8)  Remember who I am!  I am this.  Not a set of arms and legs and abs (flabby ones).  When was the last time I thought of Mother Theresa's measurements?  Or how she looked in a swimsuit? 

I need to have proper attitudes about my body in order to be a healthy eater.  I have to model this for my kids and teach them, so they will believe in their true potential and value themselves for the right things. 

I'm beautiful because of my stretchmarks and falling out hair and vein-y legs.  Because they show I loved someone else more than myself.  And that is beautiful.

Wednesday, May 23, 2012

The Verdict on Month One

Month one is almost over.
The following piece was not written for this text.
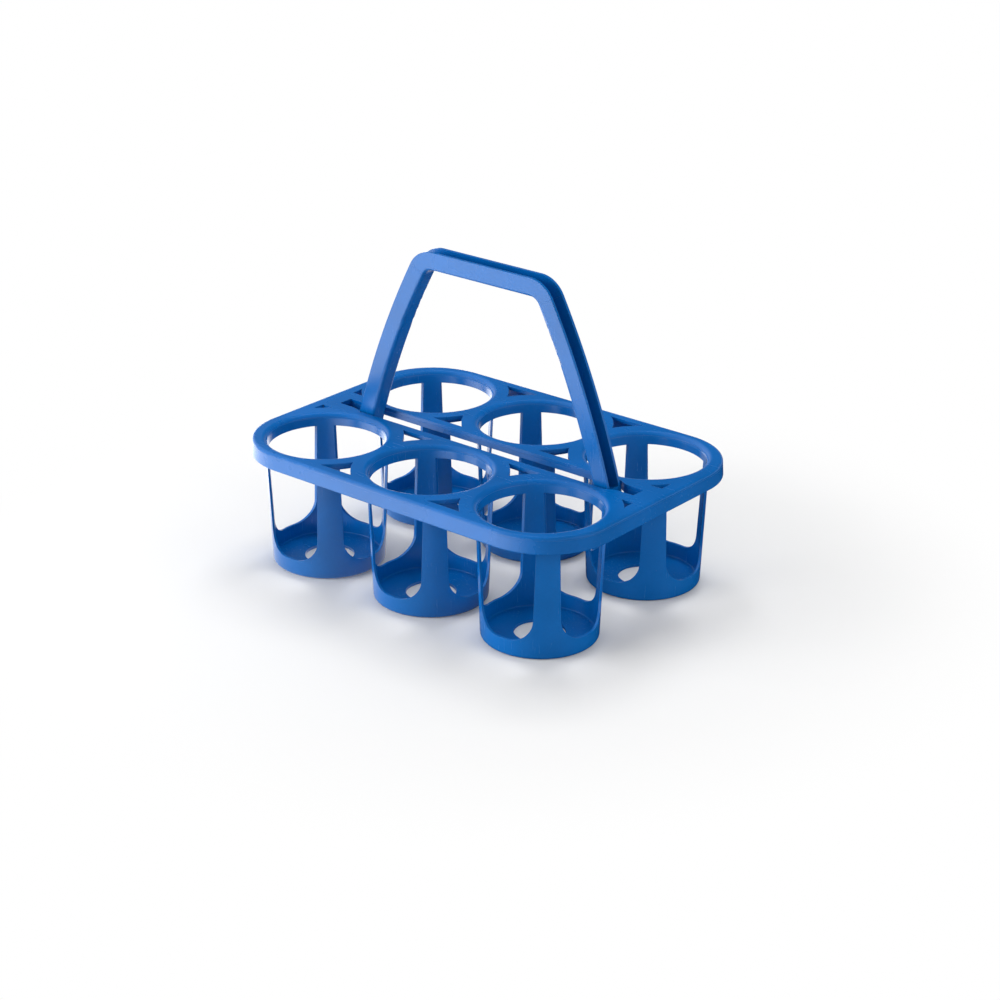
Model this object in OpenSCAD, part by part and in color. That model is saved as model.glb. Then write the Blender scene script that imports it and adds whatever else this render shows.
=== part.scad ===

Things I learned:

1 - my dishwasher can handle dirtier dishes than I thought it could :)

2 - clearing out one time waster made a huge difference in my productivity.

3 - the quality time I spent with my kids each day was often the highlight of the whole day.

4 - getting outside and being more active made a big difference in my mood and made for some fun memories with the kids.

5 - keeping my own well refilled is just as important to this project as the things I'm doing with my kids...I need to stay balanced so I have enough to give.

6 - I'm even more of a procrastinator than I thought--why the "interruption factor" is so hard for me. (note: when first I noticed this, I realized this is so hard for me I saw myself as a lost cause in this regard...but I'm amazed that a little awareness goes a long way-- just being aware I need to work on it has made it easier)

7 - When it comes to tasks, its all about expectations-- low expectations, that is. :) (if I set my expectations too high, like thinking I can clean the whole house in an hour, then I'm just setting myself up to be frustrated, especially at the interruptions)-- I need to keep expectations especially low on busy days...(and I need to expect to be interrupted!)

8 - awareness of what causes me stress-- panic time tends to come when I haven't planned ahead, leave too little time to get little bodies somewhere, or when the house is messy.

9 - the weeds can wait - nothing beats the feeling of knowing I did something really important today...the dishes can wait, and so can the weeds, or the laundry, but my kids aren't going to wait around to grow up...I don't want to miss it!

10- Be flexible.

11- When it comes to quality time with the kids, 5 minutes can mean a lot.

12 - When I put God first, the rest falls into place.

13 - I can have memorable dates with hubby without going anywhere far away or fancy.

14 - I made too many resolutions for one month :)-- I'm just too excited & have lots to work on-- next month's will be simpler.

15 - we had some really special times together! (I'm going to post a poem tomorrow about one of them)  What a great experience so far.